Important papers in arithmetic geometry and number theory Having been inspired by this question I was wondering, what are some important papers in arithmetic geometry and number theory that should be read by students interested in these fields?
There is a related wikipedia article along these lines, but it doesn't mention some important papers such as Mazur's "Modular Curves and the Eisenstein ideal" paper or Ribet's Inventiones 100 paper.
 A: Answer posted by Zev Chonoles in the comments:

Pete Clark recommends the "1958 paper of Lang and Tate, on Galois cohomology of abelian varieties", which I believe refers to the paper Principal Homogeneous Spaces over Abelian Varieties. I assume this is classified as arithmetic geometry?

A: "A Modular Construction of Unramified p-Extensions of $\textbf{Q}(\mu_p)$" by Ken Ribet
pdf: http://math.berkeley.edu/~ribet/Articles/invent_34.pdf
A: Serre's Duke 54 paper on his famous conjecture about modularity of mod $p$ Galois representations (now a theorem of Khare--Wintenberger and Kisin, and one of the highlights of 21st century number theory so far).  
Khare has written some expository papers on his argument with Wintenberger, and so you might like to read these in conjunction with Serre's original paper.
Also, there is an old paper of Tate where he proves the level $1$, $p = 2$ case
of Serre's conjecture by algebraic number theory methods.  It serves as the base-case of a very sophisticated induction (on both the level and the prime $p$!) in the Khare--Wintenberger argument, and is a good read. 
There is also Serre's much older (early 70s) paper on weight one modular forms and the associated Galois representations.  (It's from a Durham proceedings.)  It is a kind of expository companion to his paper with Deligne where they construct the Galois representations for weight one forms.  The Deligne--Serre paper itself is also fantastic (but a more technical read than Serre's Durham paper).

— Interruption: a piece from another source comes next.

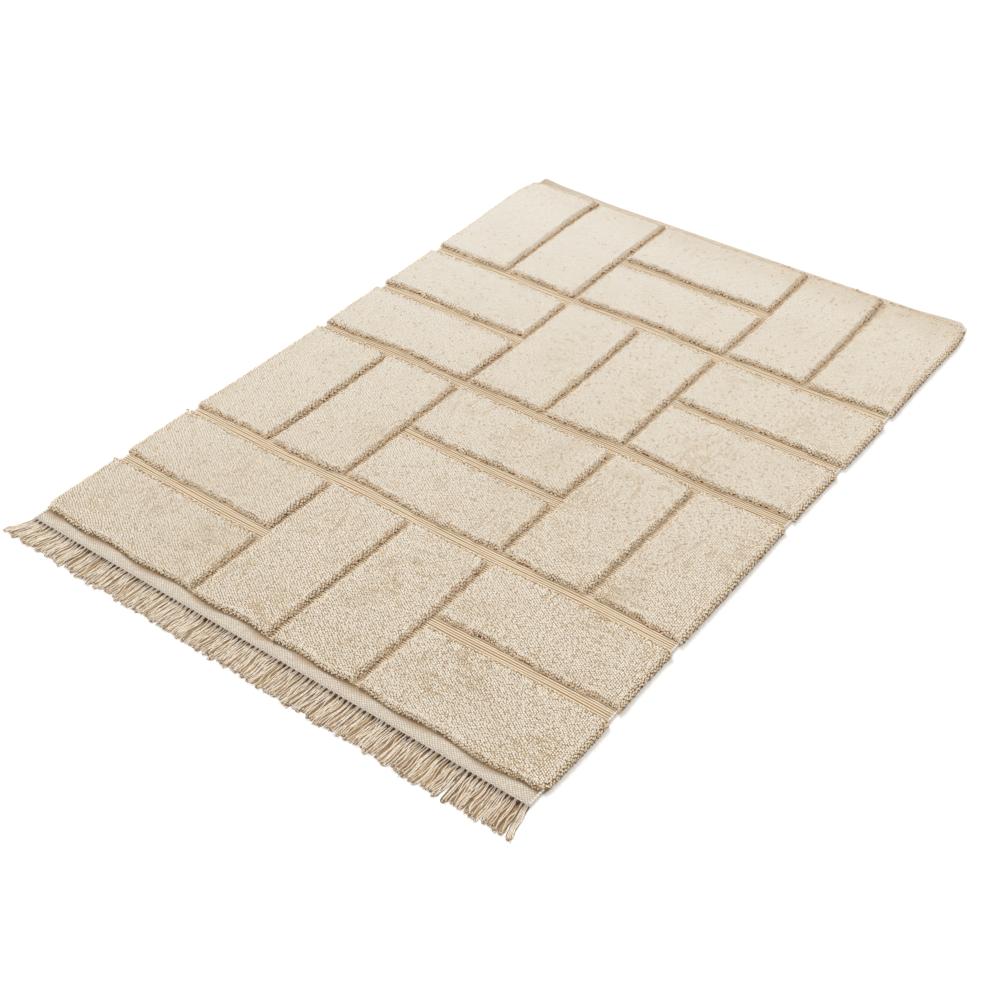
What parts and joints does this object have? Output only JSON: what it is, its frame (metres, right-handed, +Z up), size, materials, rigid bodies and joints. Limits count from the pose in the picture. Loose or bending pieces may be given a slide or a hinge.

To add to the Galois representation-theoretic suggestions:
There is Shimura's article A non-solvable reciprocity law, in which he describes the elliptic curve $X_0(11)$ and the relationship to its points mod $p$ and the Hecke eigenvalues of the (unique normalized) cuspform of level $11$.
As a supplement and motivational guide to the paper, you could look at the paper What is a reciprocity law by Wyman.  (I found it very helpful as an overview to what reciprocity laws were about when I first began trying to learn number theory.)